Unless your degree is in science, technology, engineering or math, you have a 66 percent chance of regretting that you ever went to college.[i] And that is in large part because the degree earned provides an insignificant difference in income earned.
Take for example a registered nurse. They will spend somewhere between $40,000 -$100,000 on their degree, depending upon the program in which they enroll. In 2018 these RNs earned between $48,690 and $104,100 annually,[ii] which means that the cost of their education is proportionally balanced to their earnings.
On the other hand, chiropractors spend between $120,000 – $250,000 on chiropractic schooling alone. Add to that the cost of 3 to 4 years of undergraduate education ($37,000- $80,000[iii]) and the student loan debt is substantially higher for chiropractors than for registered nurses. And yet, income for chiropractors hoovers between $64,923 and $164,700 annually. This means that a higher ratio of student loan debt to income earned is being carried by chiropractors compared to registered nurses.
This higher ratio of debt to earned income holds true for many college degrees, both under graduate and graduate alike. If fact, this high ratio of debt is so common that it has become a theme of politicians who are seeking votes to hold the carrot of student loan debt forgiveness out in front of those strapped with all that debt. And as crazy as this may sound, many of those debtors think this would be a viable option.
But nothing is free in this world. And so, imagine the cost of such a program. With student loan debt exceeding $1.56 trillion[iv], who would ultimately bear the burden? If you said “the American tax payer” you are 100 percent correct! And at the current debt level, the cost would be $4,875 for every man, woman and child living in the United States. Here’s the problem with that low-ball number.

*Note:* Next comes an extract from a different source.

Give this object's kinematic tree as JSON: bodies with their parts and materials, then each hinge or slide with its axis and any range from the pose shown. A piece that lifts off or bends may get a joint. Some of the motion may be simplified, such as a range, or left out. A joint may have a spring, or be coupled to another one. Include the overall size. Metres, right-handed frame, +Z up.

Only productive working adults will pay the cost of any government backed loan forgiveness bailout and so the real cost would be $10,173.00 for every hard-working American.
There is a better solution. The average American woman becomes a parent in the U.S. at age 26. For men it is at age 31.[v] So what if these young parents began saving money, for their child, as soon as their child was born. Let’s say they saved $150 a month by purchasing a Participating Whole Life Insurance policy on their own life, paying the premium for 18 years. By the time the child is college age the parents would have enough money saved to pay cash for their child to attend an in-state college and get their 4-year degree. In state college costs today run only $9,410 a year.[vi]

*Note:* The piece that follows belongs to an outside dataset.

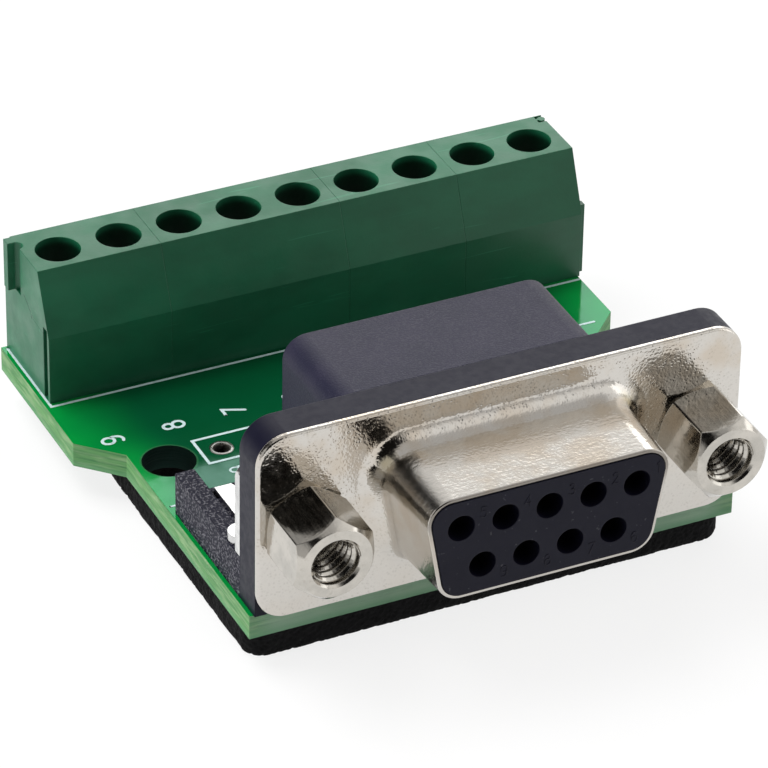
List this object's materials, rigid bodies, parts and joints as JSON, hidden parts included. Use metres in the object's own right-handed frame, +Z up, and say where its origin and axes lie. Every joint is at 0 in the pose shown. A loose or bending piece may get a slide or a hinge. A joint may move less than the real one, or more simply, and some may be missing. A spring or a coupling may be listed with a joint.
{
  "type": "d-sub terminal block adapter",
  "caption": "Board adapter that brings a D-shaped socket connector out to a row of clipped screw terminals, with hexagonal jack sockets and a foam pad underneath.",
  "frame": {"origin": "on the underside of the foam pad, halfway between the board's two mounting holes", "axes": "+X along the connector's width with contact 1 on the +X side, +Y from the connector to the terminals, +Z up from the pad"},
  "size_m": [0.0367, 0.0385, 0.0158],
  "materials": {
    "foam": "matt closed-cell foam",
    "board": "glossy solder mask",
    "shell_metal": "satin nickel plate with a fine pitted grain",
    "black_plastic": "fine matt grain",
    "jack_metal": "bright nickel plate",
    "bracket_metal": "bright tin plate",
    "contact_metal": "gold flash",
    "block_green": "satin moulded plastic",
    "screw_metal": "nickel plate",
    "cage_metal": "zinc plate",
    "pin_metal": "tin plate over brass"
  },
  "bodies": {
    "root": {"foam_pad": "foam", "circuit_board": "board", "connector_shell": "shell_metal", "front_insulator": "black_plastic", "rear_cover": "black_plastic", "jack_socket_left": "jack_metal", "jack_socket_right": "jack_metal", "board_bracket_left": "bracket_metal", "board_bracket_right": "bracket_metal", "socket_contact_1": "contact_metal", "socket_contact_2": "contact_metal", "socket_contact_3": "contact_metal", "socket_contact_4": "contact_metal", "socket_contact_5": "contact_metal", "socket_contact_6": "contact_metal", "socket_contact_7": "contact_metal", "socket_contact_8": "contact_metal", "socket_contact_9": "contact_metal", "terminal_body_1": "block_green", "terminal_body_2": "block_green", "terminal_body_3": "block_green", "terminal_body_4": "block_green", "terminal_pin_1": "pin_metal", "terminal_pin_2": "pin_metal", "terminal_pin_3": "pin_metal", "terminal_pin_4": "pin_metal", "terminal_pin_5": "pin_metal", "terminal_pin_6": "pin_metal", "terminal_pin_7": "pin_metal", "terminal_pin_8": "pin_metal", "terminal_pin_9": "pin_metal"},
    "screw_1": {"terminal_screw_1": "screw_metal"},
    "cage_1": {"wire_cage_1": "cage_metal"},
    "screw_2": {"terminal_screw_2": "screw_metal"},
    "cage_2": {"wire_cage_2": "cage_metal"},
    "screw_3": {"terminal_screw_3": "screw_metal"},
    "cage_3": {"wire_cage_3": "cage_metal"},
    "screw_4": {"terminal_screw_4": "screw_metal"},
    "cage_4": {"wire_cage_4": "cage_metal"},
    "screw_5": {"terminal_screw_5": "screw_metal"},
    "cage_5": {"wire_cage_5": "cage_metal"},
    "screw_6": {"terminal_screw_6": "screw_metal"},
    "cage_6": {"wire_cage_6": "cage_metal"},
    "screw_7": {"terminal_screw_7": "screw_metal"},
    "cage_7": {"wire_cage_7": "cage_metal"},
    "screw_8": {"terminal_screw_8": "screw_metal"},
    "cage_8": {"wire_cage_8": "cage_metal"},
    "screw_9": {"terminal_screw_9": "screw_metal"},
    "cage_9": {"wire_cage_9": "cage_metal"}
  },
  "joints": [
    {"name": "cage_1_lift", "type": "slide", "parent": "root", "child": "cage_1", "axis": [0, 0, 1], "range_m": [0, 0.0015]},
    {"name": "screw_1_turn", "type": "hinge", "parent": "root", "child": "screw_1", "pos_m": [0.01608, 0.01202, 0.0085], "axis": [0, 0, 1], "range_deg": [-1350, 0]},
    {"name": "cage_2_lift", "type": "slide", "parent": "root", "child": "cage_2", "axis": [0, 0, 1], "range_m": [0, 0.0015]},
    {"name": "screw_2_turn", "type": "hinge", "parent": "root", "child": "screw_2", "pos_m": [0.01212, 0.01202, 0.0085], "axis": [0, 0, 1], "range_deg": [-1350, 0]},
    {"name": "cage_3_lift", "type": "slide", "parent": "root", "child": "cage_3", "axis": [0, 0, 1], "range_m": [0, 0.0015]},
    {"name": "screw_3_turn", "type": "hinge", "parent": "root", "child": "screw_3", "pos_m": [0.00816, 0.01202, 0.0085], "axis": [0, 0, 1], "range_deg": [-1350, 0]},
    {"name": "cage_4_lift", "type": "slide", "parent": "root", "child": "cage_4", "axis": [0, 0, 1], "range_m": [0, 0.0015]},
    {"name": "screw_4_turn", "type": "hinge", "parent": "root", "child": "screw_4", "pos_m": [0.0042, 0.01202, 0.0085], "axis": [0, 0, 1], "range_deg": [-1350, 0]},
    {"name": "cage_5_lift", "type": "slide", "parent": "root", "child": "cage_5", "axis": [0, 0, 1], "range_m": [0, 0.0015]},
    {"name": "screw_5_turn", "type": "hinge", "parent": "root", "child": "screw_5", "pos_m": [0.00024, 0.01202, 0.0085], "axis": [0, 0, 1], "range_deg": [-1350, 0]},
    {"name": "cage_6_lift", "type": "slide", "parent": "root", "child": "cage_6", "axis": [0, 0, 1], "range_m": [0, 0.0015]},
    {"name": "screw_6_turn", "type": "hinge", "parent": "root", "child": "screw_6", "pos_m": [-0.00372, 0.01202, 0.0085], "axis": [0, 0, 1], "range_deg": [-1350, 0]},
    {"name": "cage_7_lift", "type": "slide", "parent": "root", "child": "cage_7", "axis": [0, 0, 1], "range_m": [0, 0.0015]},
    {"name": "screw_7_turn", "type": "hinge", "parent": "root", "child": "screw_7", "pos_m": [-0.00768, 0.01202, 0.0085], "axis": [0, 0, 1], "range_deg": [-1350, 0]},
    {"name": "cage_8_lift", "type": "slide", "parent": "root", "child": "cage_8", "axis": [0, 0, 1], "range_m": [0, 0.0015]},
    {"name": "screw_8_turn", "type": "hinge", "parent": "root", "child": "screw_8", "pos_m": [-0.01164, 0.01202, 0.0085], "axis": [0, 0, 1], "range_deg": [-1350, 0]},
    {"name": "cage_9_lift", "type": "slide", "parent": "root", "child": "cage_9", "axis": [0, 0, 1], "range_m": [0, 0.0015]},
    {"name": "screw_9_turn", "type": "hinge", "parent": "root", "child": "screw_9", "pos_m": [-0.0156, 0.01202, 0.0085], "axis": [0, 0, 1], "range_deg": [-1350, 0]}
  ],
  "couplings": [
    {"joint": "screw_1_turn", "follows": "cage_1_lift", "rad_per_m": -15708},
    {"joint": "screw_2_turn", "follows": "cage_2_lift", "rad_per_m": -15708},
    {"joint": "screw_3_turn", "follows": "cage_3_lift", "rad_per_m": -15708},
    {"joint": "screw_4_turn", "follows": "cage_4_lift", "rad_per_m": -15708},
    {"joint": "screw_5_turn", "follows": "cage_5_lift", "rad_per_m": -15708},
    {"joint": "screw_6_turn", "follows": "cage_6_lift", "rad_per_m": -15708},
    {"joint": "screw_7_turn", "follows": "cage_7_lift", "rad_per_m": -15708},
    {"joint": "screw_8_turn", "follows": "cage_8_lift", "rad_per_m": -15708},
    {"joint": "screw_9_turn", "follows": "cage_9_lift", "rad_per_m": -15708}
  ]
}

And if the parents used a Participating Whole Life Insurance (PWLI) policy to keep that money, by paying $150 a month in premiums, then the death benefit would be there from day one to cover even more than college expenses for their child…if the parent should die before their child reached college age.
But here’s the good news. By keeping that $150 a month in a PWLI, the money borrowed against the policy for college, doesn’t keep the parents from earning a rate of return on all the money they paid into that policy. And so, after 4 years of college the death benefit is still over $160,000.
Then paying back the college loan over 10 years at 7.60%, which is currently an average rate for an unsubsidized student loan,[vii] the parents would add an additional $128,873 (tax free) to their retirement package by age 67. And if they delayed taking distributions from their life insurance policy till age 70 then there would be $150,716 of tax-free money to supplement their retirement.
According to the Government Accountability Office, most 55-61year-olds have an average of $163,577 in their 401(k)s and those who are older have even less.[viii] Taken that this $163,577 is subject to taxes, only $139,040 of that will benefit the 401(k) owner, even in a low 15% tax bracket…and less if the tax bracket is higher. This makes $150,716 of tax-free money look more like $173,232.
When you realize that most Americans regret their college degrees, you can save even more by keeping your money in a PWLI that doesn’t require you to spend it on educational costs or take Required Minimal Distributions at age 70½. That will provide even more money for you, tax free, at retirement time.
PWLI has gotten a bum rap from many who don’t understand how it works or why you would want to own it. But that doesn’t keep the wealthy from using it to protect, keep and build their wealth. And what the wealthy do with PWLI, you can do too, at your own comfort and affordability level. Using it will you give you more money to spend, as you chose and when you chose, than if you don’t.